Over the decades, cookbooks have changed considerably from those that were recipes with instruction and technique to those that now also include a highly visual component as well as story or narrative and sometimes a travelogue. In fact, many modern-day cookbooks have similarities to modern television in that today’s readers are drawn to cookbooks where the author’s voice comes through. Their voice may be fun, often conversational, or it may be more formal, but the reader wants the voice to be authentic.

Those things matter for me too. But, what matters even more for me is a cookbook about eating and sharing as much as it is about cooking. I gravitate to cookbooks about cooking for friends—and eating with friends.

Using cookbooks takes us out of our comfort zone allowing us to experiment with something new or different. This way, we increase our tastes and cooking skills. A cookbook is a passport to new foods, new combinations, new techniques. The tangible pleasures of preparing a new dish or meal are uniquely rewarding.

I’m glad Joshua Raff feels as he does because I could easily have said exactly the same thing:

“So while I still turn to cookbooks for recipes and cooking ideas and instruction, and treasure the sense of discovery that all great cookbooks seem to convey, there is no better souvenir of a trip to a wonderful place, or birthday present, or armchair vacation, than a cookbook with a voice that touches me, drawings or photographs that express and amplify the beauty of the food, describe the culture and food’s place in it, the people who grow it, who make it, and who eat it. And that explores the experience of eating as a communal act.” — Joshua Raff

So now, you’re probably asking yourself, what are my favourite cookbooks? Or, at least, the ones I go-to as I prep for a nice dinner party or other special occasion? Since this would become far too long by answering that question, the answer will have to remain in a separate blog post of its own.

So tell me, do you still use cookbooks? Or, are you a search engine recipe hunter?

3 thoughts on “cookbooks”

  1. my collection of cookbooks is not quite as extensive as yours. however, after years of gathering scratch written recipes from those who entertained us throughout my husband’s ministry, i finally typed most of them up, with attribution to the cook and placed then in a spiral notebook. it has proven to be my ‘go-to’ cookbook.
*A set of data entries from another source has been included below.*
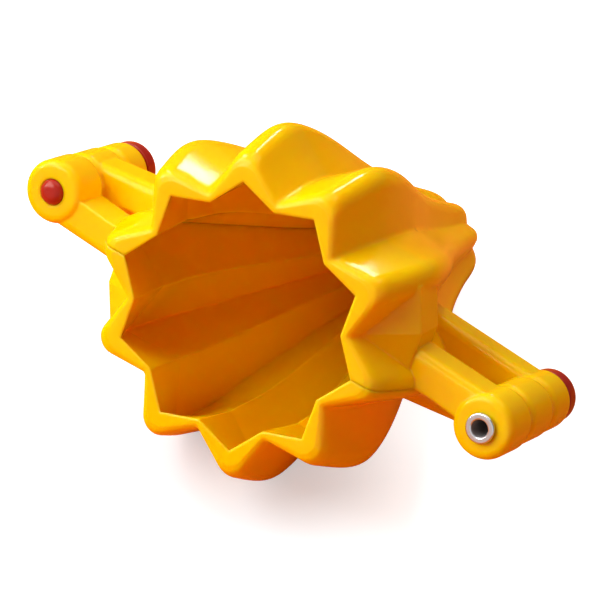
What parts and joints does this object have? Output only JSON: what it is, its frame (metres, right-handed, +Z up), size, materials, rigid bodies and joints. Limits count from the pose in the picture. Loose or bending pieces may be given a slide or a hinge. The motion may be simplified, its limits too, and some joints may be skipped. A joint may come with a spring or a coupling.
{
  "type": "modak mould",
  "caption": "Hand-sized star-fluted mould for sweet dumplings, split into two hinged shells that a pull-out pin locks at the side.",
  "frame": {"origin": "centre of the footprint box, on the surface that the closed mould lies on", "axes": "+Z up; +X along the two wings, from the locking pin to the hinge; the open mouth faces -Y and leans back, and the fluted tip points to +Y and down"},
  "size_m": [0.0972, 0.084, 0.057],
  "materials": {
    "shell": "glossy moulded yellow plastic",
    "steel": "plain turned steel",
    "red": "glossy dark red plastic"
  },
  "bodies": {
    "fixed_half": {"lower_half": "shell", "hinge_rivet": "steel", "hinge_cap": "red"},
    "swinging_half": {"upper_half": "shell"},
    "pull_pin": {"lock_pin": "red"}
  },
  "joints": [
    {"name": "shell_hinge", "type": "hinge", "parent": "fixed_half", "child": "swinging_half", "pos_m": [0.0431, -0.01398, 0.02582], "axis": [0, 0.9379, -0.3469], "range_deg": [0, 170]},
    {"name": "pin_slide", "type": "slide", "parent": "fixed_half", "child": "pull_pin", "axis": [0, 0.9379, -0.3469], "range_m": [0, 0.03]}
  ]
}
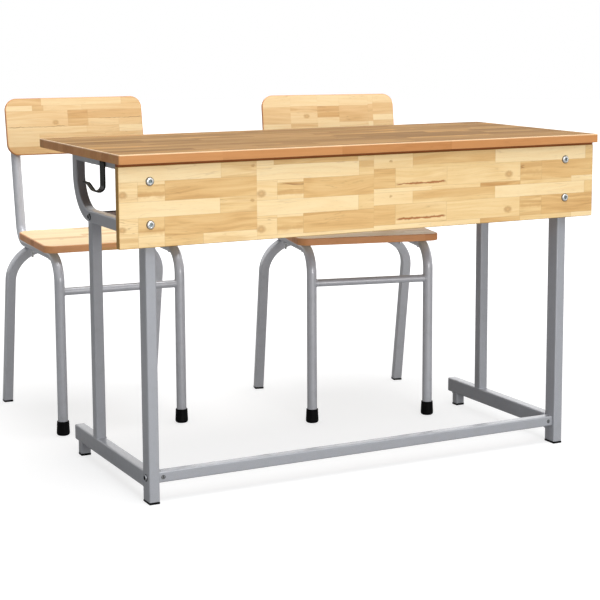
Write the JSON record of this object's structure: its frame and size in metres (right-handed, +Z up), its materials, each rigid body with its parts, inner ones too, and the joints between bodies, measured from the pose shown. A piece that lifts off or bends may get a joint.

    i love the handwritten notes on the pages of your cookbooks. they remind me of a very thick, tan cookbook my mother had while i was very young. it was falling apart and now i wonder what happened to it.

    very nostalgic post.

  2. I think I might have to put together my own cookbook…

    I was a recipe book person…until I realized that, at best, I might use 2 or 3 recipes out of any given cookbook; for some cookbooks, no recipes used. So I had a number of fairly expensive paperweights.

    Then I was a borrower of library cookbooks, still finding just an occasional recipe here and there…

    For the past several years, I have been getting veggies from a local farm share, who experiment with different varieties and ‘new’ (to this area) veggies, which has gotten me to try some different things! I don’t have much luck getting the rest of the family to try, tho’…so I am juggling the desire to try something new against the tastes – and allergies ** – in this household of 5. Also I sometimes try to re-create something we have had elsewhere (especially tempting if all 5 of us liked it!).

    So I am often seeking on the internet, these days (what to do with tatsoi, or big daikon or salad radishes… with an eye towards what might appeal to the rest of the household).

    **[no bell peppers for 3, maybeso maybeno mushrooms depending on the day for 2-3, no peanut butter or sunflower seeds/oil for one (alleries), tomato sauce ok but diced tomatoes not, one definite no green beans, no olives for 2, no duck eggs (local, even!) for 2, buy greens for the two who eat them which then sit in the fridge for weeks…and so it goes.

    And then there are the dishes that get a ‘good’ rating from all…but the leftovers? No one else will eat…last week it was stir fry with tatsoi, fresh young garlic, spring onions, rice, and egg. Yum…but I got all the leftovers. which leaves me to wonder – make again?]